The question comes from behind me, an unexpected place.
“What do you want?” she asks again.
The question hits my right shoulder, and bounces off my head. I have been waiting for this question my entire life, but the pain of it shocks me into silence.
I turn to see a woman there, asking a child to make a decision. She is surprisingly calm, patent, waiting for her son to answer.
The boy shakes his head, looking up at the sign, “I don’t know.” His mother nods, and takes him by the hand, “let’s wait over here until you are ready.” She waves at the people behind her to go ahead.

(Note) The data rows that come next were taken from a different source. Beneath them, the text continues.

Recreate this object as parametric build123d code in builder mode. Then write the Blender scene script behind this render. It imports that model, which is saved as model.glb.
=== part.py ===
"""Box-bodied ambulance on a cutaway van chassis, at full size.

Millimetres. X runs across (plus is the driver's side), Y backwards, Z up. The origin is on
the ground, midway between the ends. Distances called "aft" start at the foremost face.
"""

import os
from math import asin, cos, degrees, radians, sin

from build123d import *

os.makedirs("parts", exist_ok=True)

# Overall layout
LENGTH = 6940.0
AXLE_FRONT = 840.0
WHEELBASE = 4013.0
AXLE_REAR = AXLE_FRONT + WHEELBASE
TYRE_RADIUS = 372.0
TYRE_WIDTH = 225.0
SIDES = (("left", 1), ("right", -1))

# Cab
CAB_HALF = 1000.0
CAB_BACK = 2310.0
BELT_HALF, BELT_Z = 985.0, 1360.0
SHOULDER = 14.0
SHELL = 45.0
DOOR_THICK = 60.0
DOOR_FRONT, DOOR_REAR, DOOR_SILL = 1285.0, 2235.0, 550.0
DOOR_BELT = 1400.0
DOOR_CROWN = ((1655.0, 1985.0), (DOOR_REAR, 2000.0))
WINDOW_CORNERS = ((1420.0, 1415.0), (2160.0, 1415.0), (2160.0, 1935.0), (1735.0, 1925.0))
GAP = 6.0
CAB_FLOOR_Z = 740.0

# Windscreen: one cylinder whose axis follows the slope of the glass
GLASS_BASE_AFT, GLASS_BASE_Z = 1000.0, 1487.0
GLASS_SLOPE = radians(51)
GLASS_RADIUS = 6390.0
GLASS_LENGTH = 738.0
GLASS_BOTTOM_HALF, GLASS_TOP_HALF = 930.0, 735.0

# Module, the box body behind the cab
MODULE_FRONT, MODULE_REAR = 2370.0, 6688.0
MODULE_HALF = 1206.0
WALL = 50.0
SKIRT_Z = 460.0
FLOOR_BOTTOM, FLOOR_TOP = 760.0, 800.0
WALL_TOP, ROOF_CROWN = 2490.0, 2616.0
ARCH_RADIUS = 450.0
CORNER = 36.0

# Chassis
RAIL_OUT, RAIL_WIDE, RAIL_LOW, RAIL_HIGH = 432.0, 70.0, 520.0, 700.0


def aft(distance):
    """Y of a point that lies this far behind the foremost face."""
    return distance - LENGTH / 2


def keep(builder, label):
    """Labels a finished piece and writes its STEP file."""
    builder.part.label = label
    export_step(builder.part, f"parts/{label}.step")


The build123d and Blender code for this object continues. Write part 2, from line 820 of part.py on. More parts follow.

But she and her son are not the cause of the delay, and I cannot step out of line, I’ve already started my order. I go back to the basics. I breathe in and out. I listen to my heart beating. After a century of seconds, I am calm. I finish reciting my order to the pimply boy with the paper hat and move away. Nobody yells at me.
The airport is quiet today, not like last week or the week before, when more obnoxious children and mothers, finishing their summer holidays, yelled and screamed about wants and needs. “Just make a decision!” Screeches echoing off vaulted ceilings decorated with model planes that never fly away from home and never crash.
The boy decides. The mother’s kindness infects those around her, who gladly let her and her child back in line. The mother asked, the boy answered, the mother provided.
The question still hurts and I rub at the sore spot, trying to smooth it away.